**Instruction**
What do the lines from the top of the data through the line with "own UV map." say? Quote them exactly and include both ends.

**Information shown**

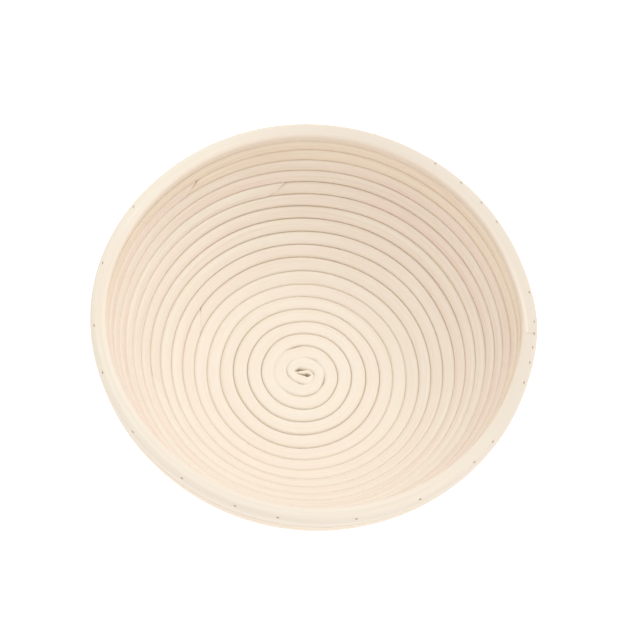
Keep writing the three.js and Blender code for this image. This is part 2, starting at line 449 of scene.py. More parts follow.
@dataclass(frozen=True)
class Grain:
    """The lengthwise fibre of peeled rattan, and masks of where a point lies on the cane.

    Each noise has a scale along the cane, a scale across it and a shift that keeps it apart from the others,
    and then its detail and its roughness. Each mask has the values at which it is 0 and 1. The masks place
    painted shade in the seams between turns, on the outer face and on the right and back side towards the key
    lamp, and painted light on the inner face.
    """

    noises: tuple[tuple[str, float, float, float, float, float], ...] = (
        ("Fibre", 45.0, 2600.0, 0.0, 3.0, 0.6),
        ("Streak", 14.0, 700.0, 11.0, 2.0, 0.5),
        ("Tone", 9.0, 60.0, 23.0, 2.0, 0.5),
        ("Patch", 26.0, 130.0, 37.0, 3.0, 0.55),
    )
    # the groove mask: painted shade in the seams, near the cane's sides where it meets the turns next to it
    groove: Range = (0.72, 0.95)
    # the outer mask: painted shade on the outer face
    outside: Range = (-0.45, -0.95)
    # the inner mask: painted light on the inner face, lifting its shade
    inside: Range = (0.35, 0.95)
    # the side mask, in metres towards the right and back: painted shade on the side towards the key lamp
    far: Range = (-10 * MM, 80 * MM)

    def build(self) -> bpy.types.ShaderNodeTree:
        """Build the shared group, which reads the cane's own UV map.

        Returns:
            A group that puts out the four noises and the masks of the painted groove shade, outer shade, inner
            light and shaded side, each from 0 to 1.
        """
        names = tuple(row[0] for row in self.noises)
        tree = new_group("cane grain", {"Seed": 0.0}, (*names, "Groove shade", "Outer shade", "Inside", "Shaded side"))
        sheet = NodeSheet(tree)
        seed = tree.nodes["Group Input"].outputs["Seed"]
        out = tree.nodes["Group Output"].inputs
        parts = sheet.add("ShaderNodeSeparateXYZ")
        sheet.feed(parts.inputs[0], sheet.add("ShaderNodeUVMap", uv_map=CANE_UV).outputs[0])
        along, around = parts.outputs[0], parts.outputs[1]
        for name, lengthwise, crosswise, shift, detail, rough in self.noises:
            place = sheet.add("ShaderNodeCombineXYZ")
            sheet.feed(place.inputs[0], sheet.math("MULTIPLY", along, lengthwise))
            sheet.feed(place.inputs[1], sheet.math("MULTIPLY", around, crosswise))
            sheet.feed(place.inputs[2], sheet.math("ADD", seed, shift))
            sheet.feed(out[name], sheet.noise(place.outputs[0], 1.0, detail, rough))
        # painted shade in the seams, where the section's sides meet the turns next to it
        angle = sheet.math("MULTIPLY", around, 2 * math.pi / SECTION_GIRTH)
        contact = sheet.math("ABSOLUTE", sheet.math("COSINE", angle))
        sheet.feed(out["Groove shade"], sheet.ramp(contact, *self.groove))
        through = sheet.math("SINE", angle)
        # painted shade on the outer face
        sheet.feed(out["Outer shade"], sheet.ramp(through, *self.outside))
        # painted light on the inner face
        sheet.feed(out["Inside"], sheet.ramp(through, *self.inside))
        # painted shade on the right and back side, towards the key lamp
        towards = sheet.add("ShaderNodeVectorMath", operation="DOT_PRODUCT")
        sheet.feed(towards.inputs[0], sheet.add("ShaderNodeTexCoord").outputs["Object"])
        sheet.feed(towards.inputs[1], (math.cos(SHADED_SIDE_AZIMUTH), math.sin(SHADED_SIDE_AZIMUTH), 0.0))
        sheet.feed(out["Shaded side"], sheet.ramp(towards.outputs["Value"], *self.far))
        return tree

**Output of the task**
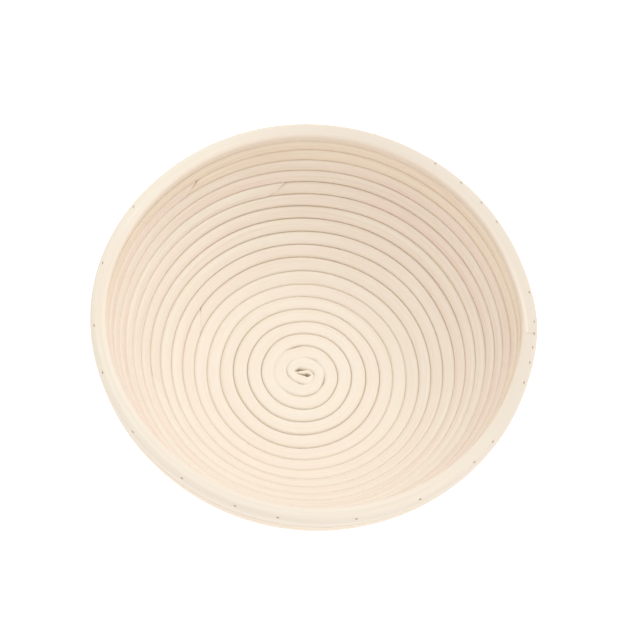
Keep writing the three.js and Blender code for this image. This is part 2, starting at line 449 of scene.py. More parts follow.
@dataclass(frozen=True)
class Grain:
    """The lengthwise fibre of peeled rattan, and masks of where a point lies on the cane.

    Each noise has a scale along the cane, a scale across it and a shift that keeps it apart from the others,
    and then its detail and its roughness. Each mask has the values at which it is 0 and 1. The masks place
    painted shade in the seams between turns, on the outer face and on the right and back side towards the key
    lamp, and painted light on the inner face.
    """

    noises: tuple[tuple[str, float, float, float, float, float], ...] = (
        ("Fibre", 45.0, 2600.0, 0.0, 3.0, 0.6),
        ("Streak", 14.0, 700.0, 11.0, 2.0, 0.5),
        ("Tone", 9.0, 60.0, 23.0, 2.0, 0.5),
        ("Patch", 26.0, 130.0, 37.0, 3.0, 0.55),
    )
    # the groove mask: painted shade in the seams, near the cane's sides where it meets the turns next to it
    groove: Range = (0.72, 0.95)
    # the outer mask: painted shade on the outer face
    outside: Range = (-0.45, -0.95)
    # the inner mask: painted light on the inner face, lifting its shade
    inside: Range = (0.35, 0.95)
    # the side mask, in metres towards the right and back: painted shade on the side towards the key lamp
    far: Range = (-10 * MM, 80 * MM)

    def build(self) -> bpy.types.ShaderNodeTree:
        """Build the shared group, which reads the cane's own UV map.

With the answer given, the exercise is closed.